If you use a computer, I prefer a plain text file. (If it is significantly faster for you to use a word processor, go ahead, but produce a PDF for me as well as the original word processor file.) The name of the file you produce should be your family name followed by the class number. For example, if I were taking the exam, I would turn in a file called "YoungCIS422.txt".

I will try to remember to bring one or more USB keys to gather electronic copies of exams. In case I forget, it wouldn't be a bad idea if you had one handy too.

Monday, December 1, 2008

Rehearse/discuss Monday, present Wednesday, in Deschutes

Reminder: We decided to use today (Monday) to prepare presentations, and we will fit all of our presentations into Wednesday ... it will be a little tight, but nice to have them all together. We will meet both days in the colloquium room on the second floor of Deschutes hall.

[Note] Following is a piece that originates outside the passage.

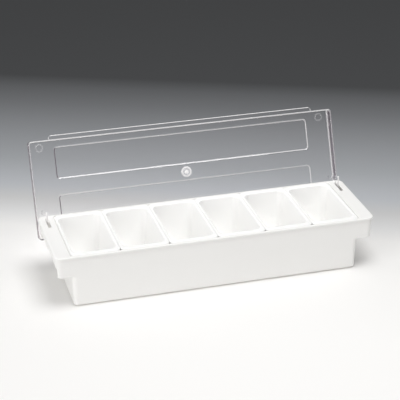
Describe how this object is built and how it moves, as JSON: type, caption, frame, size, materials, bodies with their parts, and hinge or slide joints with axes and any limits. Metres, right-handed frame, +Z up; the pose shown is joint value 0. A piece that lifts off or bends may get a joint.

Tuesday, November 25, 2008

OSB data in simple text format

I merged and tweaked a couple of example programs from the open source "shapelib" project for reading ESRI shape files, and Anthony ran the program over the OSB data to produce the text file in
http://www.cs.uoregon.edu/classes/08F/cis422/data/OSBShpExtract.txt

This is not in xml, but it's a very simple format that can be parsed with either a scripting language like Python, Perl, or Awk, or with Java's "tokenize" method --- each line can be identified by the first token on the line, and the important fields (x and y coordinates of points, in particular) are separated by blanks.

Of course no one is obligated to do anything with this data at such a late date, but there it is if you want to take a shot at it. Later (probably during holiday break) I'll see about making a version of the extractor program that produces XML in a form close enough to the campus map XML input files to "fool" the data readers you have produced.

Monday, November 24, 2008

This week: No lecture, meet in Deschutes room 100

Just a reminder: This week we will not have lectures. I suggest you use our scheduled lecture time for a group "code party" in room 100 Deschutes, integrating and trouble-shooting and filling in anything that still needs doing. I'll be there.

Friday, November 21, 2008

Data, again

Many thanks to Daniel, who apparently knows the magical incantations necessary to transform ESRI shapefile data into XML files. If you look in
http://www.cs.uoregon.edu/classes/08F/cis422/data/OSBxml/
you will find the full collection as osb_gis_xml.tar.zip or you can look in the osb_gis_xml directory to get individual xml files.

It's very late, and I understand if you are not able to incorporate this into your project before the deadline. On the other hand, it would be great if at least some of you could do so, or at least give it a try and document what problems need to be solved to make it work.

Update: I've looked through the XML data and I'm not so sure we're making progress. As near as I can tell, what we have is "PolygonB" objects that are represented as byte arrays (and I don't know how to interpret those byte arrays). It seems that "PolygonN" objects have a field called "Rings", which are arrays of (x,y) coordinate pairs, and that's what we were expecting. I don't know how to turn "PolygonB" objects into "PolygonN" objects. Maybe someone does?